While at first I found it very tempting to simply ignore these calls and 
replace them by noops, I am not so sure any more. As far as I can see (and 
I'm afraid that isn't very far at all) these calls are used to serialize the 
access of several data structures. So we'd probably have to analyze each 
occurrence and protect these data structures by corresponding locks. Our 
current stack doesn't seem to bother with that, which might or might not 
contribute to its instability...

4.) The new stack refers to "Giant", aka the global kernel lock that is 
still required at some places, heritage from older days. Many parts of the 
new stack do not need Giant at all, but I haven't fully understood yet if 
code that we need does refer to Giant. If so, I suggest we simply give it 
what it wants: a global lock. As the FreeBSD developers are trying to 
dispose the references to Giant one place after the other, we could then 
simply follow by updating our code accordingly.

5.) Several people have expressed their dislike of sysctl() as means to 
control the net stack. Although the FreeBSD stack exports lots of different 
SYSCTL nodes and values, I suppose it shouldn't be too much work to avoid 
using sysctl, as only three tools are currently using it: arp, route and 
show (whatever the latter is). So in order to avoid using sysctl, we should 
discuss how to replace it (ioctl on /dev/net/stack perhaps?) and then patch 
these tools to use that new solution instead of sysctl.

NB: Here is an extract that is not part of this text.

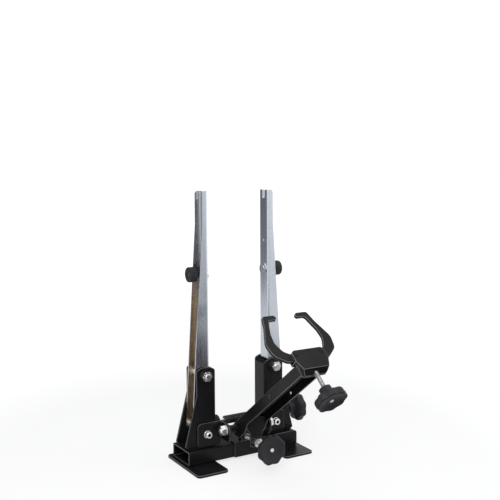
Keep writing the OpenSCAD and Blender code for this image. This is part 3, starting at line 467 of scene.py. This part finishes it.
class Axis:
    """A line with a direction, on which turned pieces are laid out."""

    def __init__(self, origin, direction):
        self.origin = np.array(origin, float)
        self.along = np.array(direction, float) / np.linalg.norm(direction)
        aside = (0, 0, 1) if abs(self.along[2]) < NEAR_VERTICAL else (1, 0, 0)
        self.u = np.cross(self.along, aside)
        self.u /= np.linalg.norm(self.u)
        self.v = np.cross(self.along, self.u)

    def reach(self, node):
        """Lowest and highest place of a node along the axis."""
        points = np.array([v.co for v in frame["nodes"][node].data.vertices], float)
        places = (points - self.origin) @ self.along
        return places.min(), places.max()

    def radius(self, node):
        """Largest distance of a node from the axis."""
        points = np.array([v.co for v in frame["nodes"][node].data.vertices], float) - self.origin
        return np.linalg.norm(points - np.outer(points @ self.along, self.along), axis=1).max()

    def points(self, place, radius, angle):
        """Points from places, radii and angles, each a number or an array."""
        place, radius, angle = np.broadcast_arrays(place, radius, angle)
        out = self.u * np.cos(angle)[..., None] + self.v * np.sin(angle)[..., None]
        return self.origin + place[..., None] * self.along + radius[..., None] * out

    def bored(self, name, profile, around):
        """A turned skin from (place, radius) points, the radius a number or a function of the
        angle. The profile goes round, so its ends join along the bore."""
        angle = np.arange(around) * FULL_TURN / around
        place = np.array([p[0] for p in profile])[:, None]
        radius = np.array([p[1](angle) if callable(p[1]) else p[1] + 0 * angle for p in profile])
        return loft(name, self.points(place, radius, angle), closed=True)


def joint_axis(name, towards):
    """The axis of a joint, pointing at a node."""
    joint = JOINTS[name]
    line = Axis(joint["pos_m"], joint["axis"])
    if sum(line.reach(towards)) < 0:
        line = Axis(joint["pos_m"], -line.along)
    return line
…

Ah, and of course, before all that...

0.) We should import the FreeBSD stack. I'm not very familiar with svn, so I 
am not sure how to do this properly. What about doing this?
        - import the FreeBSD-6.1-release netstack into a vendor branch
        - create a new netstack branch of module haiku under team/network
        - copy files from the vendor branch into the netstack branch as
          seems appropriate/necessary
        - start work in the network branch, very likely dragging more files
          from the vendor branch along

Comments on these ideas are very welcome!